━━━━━ Available data ━━━━━

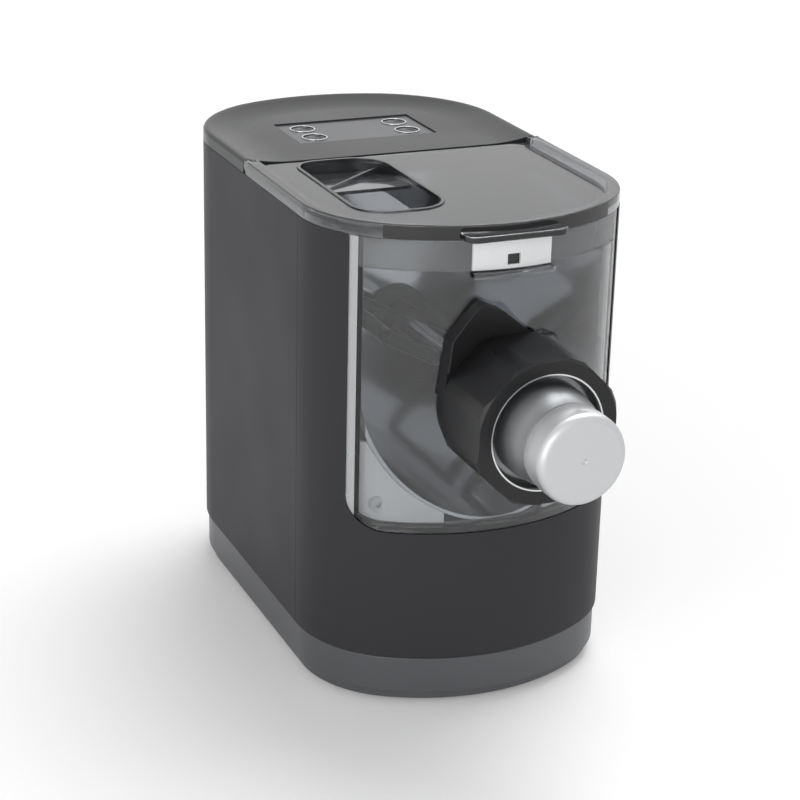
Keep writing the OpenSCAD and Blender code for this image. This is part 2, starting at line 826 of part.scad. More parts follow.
module auger() {
  color("#dcdddd") at_body() {
    translate([0, -124, nozzle_z]) rotate([90, 0, 0])
      linear_extrude(height = 62, twist = 620, slices = 44, $fn = 16) union() {
        circle(r = 7.5, $fn = 12);
        square([2 * auger_r, 4], center = true);
      }
    rod_y(10, -126, -122.2);
  }
}

module output_gear() {
  color("#d9d2b8") at_body() difference() {
    union() {
      gear(output_teeth, 12, 24, nozzle_z, -90);
      rod_y(14, 11.8, 27);
    }
    rod_y(shaft_r + run_gap, 5, 40);
    for (a = [0 : 60 : 300]) {
      rod_y(8, 0, 40, 26 * cos(a), nozzle_z + 26 * sin(a));
    }
  }
}

module idler_gears() {
  color("#c2a35a") at_body() {
    gear(pinion_teeth, 11.5, 26, idler_z, 90 + 180 / pinion_teeth);
    gear(idler_teeth, 28, 38, idler_z, -90);
    rod_y(8, 25.9, 28.1, 0, idler_z);
    rod_y(4, 6.6, 43.6, 0, idler_z);
  }
}

module gearbox_case() {
  color("#4a4b4d") at_body() difference() {
    box(-50, 50, 5.7, 41, nozzle_z - 119, nozzle_z + 51);
    box(-47, 47, 9, 42, nozzle_z - 116, nozzle_z + 48);
    rod_y(shaft_r + run_gap, 0, 20);
    rod_y(4 + run_gap, 5.9, 20, 0, idler_z);
  }
}

module gearbox_cover() {
  color("#4a4b4d") at_body() difference() {
    box(-50, 50, 41.1, 44, nozzle_z - 119, nozzle_z + 51);
    rod_y(shaft_r + run_gap, 30, 50);
    rod_y(4 + run_gap, 30, 50, 0, idler_z);
    rod_y(13, 30, 50, 0, motor_z);
  }
}

module motor_can() {
  color("#8e9093") at_body() difference() {
    rod_y(motor_r, motor_y0, motor_y1, 0, motor_z);
    rod_y(motor_r - 2, motor_y0 + 3, motor_y1 - 3, 0, motor_z);
    rod_y(4 + run_gap, motor_y0 - 5, motor_y1 + 5, 0, motor_z);
    for (a = [30 : 60 : 330]) {
      rod_y(5, motor_y1 - 5, motor_y1 + 5, 20 * cos(a), motor_z + 20 * sin(a));
    }
  }
}

module motor_stator() {
  color("#6a3f26") at_body() difference() {
    rod_y(motor_r - 2.1, motor_y0 + 10, motor_y1 - 12, 0, motor_z);
    rod_y(21, motor_y0, motor_y1, 0, motor_z);
  }
}

module motor_rotor() {
  color("#9a6b3e") at_body() {
    rod_y(20, motor_y0 + 10, motor_y1 - 12, 0, motor_z);
    rod_y(4, 27, motor_y1 + 7, 0, motor_z);
    gear(pinion_teeth, 28.5, 37.5, motor_z, 90 + 180 / pinion_teeth);
  }
}

module motor_fan() {
  color("#2c2c2d") at_body() difference() {
    union() {
      rod_y(8, motor_y1 + 2, motor_y1 + 6.5, 0, motor_z);
      rod_y(27, motor_y1 + 2, motor_y1 + 3.5, 0, motor_z);
      for (a = [0 : 45 : 315]) {
        translate([0, 0, motor_z]) rotate([0, a, 0])
          box(6, 26, motor_y1 + 3, motor_y1 + 6.5, -0.8, 0.8);
      }
    }
    rod_y(4 + run_gap, motor_y1, motor_y1 + 20, 0, motor_z);
  }
}

module power_board() {
  color("#2c5a3c") at_body() difference() {
    box(board_x, board_x + 40, 30, 100, 24, 25.6);
    for (x = [board_x + 4, board_x + 36]) {
      for (y = [34, 96]) {
        translate([x, y, 20]) cylinder(r = 1.6, h = 10);
      }
    }
  }
}

module board_parts() {
  color("#3d3e40") at_body() {
    box(board_x + 5, board_x + 30, 46, 64, 25.6, 48);
    translate([board_x + 12, 76, 25.6]) cylinder(r = 7, h = 24);
    translate([board_x + 28, 76, 25.6]) cylinder(r = 7, h = 24);
    box(board_x + 9, board_x + 22, 85, 92, 25.6, 36);
    for (x = [board_x + 4, board_x + 36]) {
      for (y = [34, 96]) {
        translate([x, y, plate_z]) cylinder(r = 3.4, h = 18 - eps);
      }
    }
  }
}

module power_inlet() {
  color("#1b1b1c") at_body() difference() {
    union() {
      box(-20, 20, rear_y - 5.6, rear_y - 2.4, 46, 74);
      box(-14, 14, rear_y - 30, rear_y - 5, 50, 70);
    }
    box(-12, 12, rear_y - 22, rear_y + 4, 52, 68);
    for (x = [-6.5, 0, 6.5]) {
      box(x - 1.2, x + 1.2, rear_y - 36, rear_y - 16, x == 0 ? 60.6 : 56.4, x == 0 ? 65.4 : 61.2);
    }
  }
}

module inlet_pins() {
  color("#cfc9a8") at_body() for (x = [-6.5, 0, 6.5]) {
    box(x - 1.1, x + 1.1, rear_y - 30.5, rear_y - 8, x == 0 ? 60.8 : 56.6, x == 0 ? 65.2 : 61);
  }
}

// The switch stands behind the bulkhead, and the closed lid's hinge side presses its stem.
module lid_switch() {
  color("#26282c") at_body() {
    box(54, 70, 5.9, 16, tub_top - 16, tub_top - 4);
    box(60, 64, 9, 13, tub_top - 4 - eps, tub_top + 1);
  }
}

rear_shell();
front_shell();
base_band();
chassis();
feet();
base_screws();
top_cover();
control_panel();
button_rings();
control_board();
hinge_pins();
lid();
pour_funnel();
front_panel();
latch_plate();
latch_catch();
barrel();
collar();
lock_nut();
shaping_die();
nut_ring();
die_cap();
mixing_tub();
tub_corners();
bulkhead();
shaft_seal();
drive_shaft();
mixing_paddle();
auger();
output_gear();
gearbox_case();
gearbox_cover();
idler_gears();
motor_can();
motor_stator();
motor_rotor();
motor_fan();
power_board();
board_parts();
power_inlet();
inlet_pins();
lid_switch();
button_1();
button_2();
button_3();
button_4();
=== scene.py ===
import math

import bmesh
import bpy
from bpy.props import FloatProperty, FloatVectorProperty, IntProperty, PointerProperty
from mathutils import Matrix, Vector


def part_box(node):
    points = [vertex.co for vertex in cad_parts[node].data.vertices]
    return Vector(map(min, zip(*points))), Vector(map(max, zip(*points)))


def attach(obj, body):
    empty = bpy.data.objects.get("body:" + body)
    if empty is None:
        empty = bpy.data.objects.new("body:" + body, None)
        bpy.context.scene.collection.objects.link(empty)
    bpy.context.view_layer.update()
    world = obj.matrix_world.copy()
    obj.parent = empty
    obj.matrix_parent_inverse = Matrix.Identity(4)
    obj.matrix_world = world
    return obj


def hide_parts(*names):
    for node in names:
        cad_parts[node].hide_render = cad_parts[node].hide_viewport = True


bl_info = {
    "name": "Electric pasta maker",
    "version": (1, 0, 0),
    "blender": (4, 5, 0),
    "location": "3D View > Sidebar > Pasta maker",
    "description": "Dresses the packed pasta maker with its finished surfaces and a studio",
    "category": "Object",
}

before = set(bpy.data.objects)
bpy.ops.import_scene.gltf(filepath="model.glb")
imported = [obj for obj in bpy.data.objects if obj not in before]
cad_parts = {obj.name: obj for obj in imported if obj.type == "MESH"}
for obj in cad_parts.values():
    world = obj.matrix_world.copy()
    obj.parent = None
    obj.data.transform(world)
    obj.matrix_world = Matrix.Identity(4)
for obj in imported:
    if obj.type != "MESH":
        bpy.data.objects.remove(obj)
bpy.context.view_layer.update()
MM = 0.001
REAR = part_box("rear_shell")
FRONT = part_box("front_shell")
BODY_WIDTH = (REAR[1].x - REAR[0].x) / MM
BODY_LENGTH = (REAR[1].y - FRONT[0].y) / MM
# The body's middle in the shared frame. Pieces are drawn in millimetres about it.
BODY_MIDDLE = REAR[1].y - BODY_LENGTH / 2 * MM
PLACE = Matrix.Translation((0, BODY_MIDDLE, 0)) @ Matrix.Scale(MM, 4)
FRONT_Y = -BODY_LENGTH / 2
REAR_Y = BODY_LENGTH / 2
# Where cutters start and end along Y, clear of every piece that they cut.
AHEAD = -300.0
BEHIND = 300.0


# ---------------- colours and sizes

def srgb(code):
    """Turns an sRGB hex value into the linear colour that a shader takes."""
    parts = [int(code[i:i + 2], 16) / 255 for i in (1, 3, 5)]
    linear = [c / 12.92 if c <= 0.04045 else ((c + 0.055) / 1.055) ** 2.4 for c in parts]
    return (*linear, 1.0)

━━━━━

→ **Aim**
Exactly the lines from the one holding "rear_shell();" through the one holding "obj.parent = empty" should be printed, ends included.

→ **The answer**
rear_shell();
front_shell();
base_band();
chassis();
feet();
base_screws();
top_cover();
control_panel();
button_rings();
control_board();
hinge_pins();
lid();
pour_funnel();
front_panel();
latch_plate();
latch_catch();
barrel();
collar();
lock_nut();
shaping_die();
nut_ring();
die_cap();
mixing_tub();
tub_corners();
bulkhead();
shaft_seal();
drive_shaft();
mixing_paddle();
auger();
output_gear();
gearbox_case();
gearbox_cover();
idler_gears();
motor_can();
motor_stator();
motor_rotor();
motor_fan();
power_board();
board_parts();
power_inlet();
inlet_pins();
lid_switch();
button_1();
button_2();
button_3();
button_4();
=== scene.py ===
import math

import bmesh
import bpy
from bpy.props import FloatProperty, FloatVectorProperty, IntProperty, PointerProperty
from mathutils import Matrix, Vector


def part_box(node):
    points = [vertex.co for vertex in cad_parts[node].data.vertices]
    return Vector(map(min, zip(*points))), Vector(map(max, zip(*points)))


def attach(obj, body):
    empty = bpy.data.objects.get("body:" + body)
    if empty is None:
        empty = bpy.data.objects.new("body:" + body, None)
        bpy.context.scene.collection.objects.link(empty)
    bpy.context.view_layer.update()
    world = obj.matrix_world.copy()
    obj.parent = empty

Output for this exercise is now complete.